À mesure que Beth grandit et évolue, la photographie de Steven Meizler s’illumine et l'atmosphère terne de l’orphelinat laisse place aux couleurs vives de l’extérieur, de la maison des Wheatley, des luxuriants hôtels ou de sa garde-robe. Des décors d’Uli Hanisch et des costumes de Gabriele Binder absolument somptueux, qui capturent l'esprit des années 60, mais marquent aussi l’épanouissement de Beth et la mentalité dans laquelle elle se trouve.

 

photo, Anya Taylor-JoyQuand la reine rejoint les fous

 

Même si la réalisation, le casting ou la direction artistique sont impeccables, tout n’est pas parfait pour autant. Le scénario souffre de quelques problèmes de rythme et la mini-série aurait peut-être gagné à raccourcir certains épisodes. Plus, elle aurait sans doute gagné à enlever des passages qui peuvent sembler répétitifs pour développer son intrigue politique autour de la Guerre Froide ou préparer sa fin qui, aussi satisfaisante soit-elle, force le trait pour tenter de tout relier dans les dernières minutes.

Néanmoins, ces quelques défauts ne parviennent pas à entacher le frisson et le plaisir ressentis simplement en regardant Anya Taylor-Joy bouger des pièces de bois sans dire un mot (et observer le visage de celui qui se trouve en face se décomposer devant autant de génie).

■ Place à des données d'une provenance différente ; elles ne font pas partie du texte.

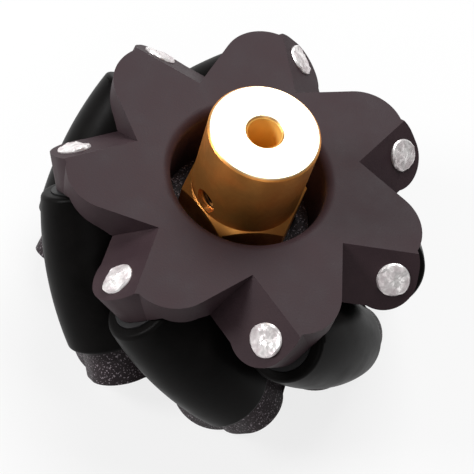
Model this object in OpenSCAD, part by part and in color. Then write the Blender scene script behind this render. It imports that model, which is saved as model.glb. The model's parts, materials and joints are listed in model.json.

Le jeu de la dame est disponible sur Netflix depuis le 23 octobre 2020 en France

 

affiche

Résumé

Aussi belle que perspicace, Le Jeu de la dame est une mini-série captivante, réalisée avec un soin méticuleux, dans laquelle Anya Taylor-Joy est magnétique et porte un scénario prenant malgré ses quelques défauts.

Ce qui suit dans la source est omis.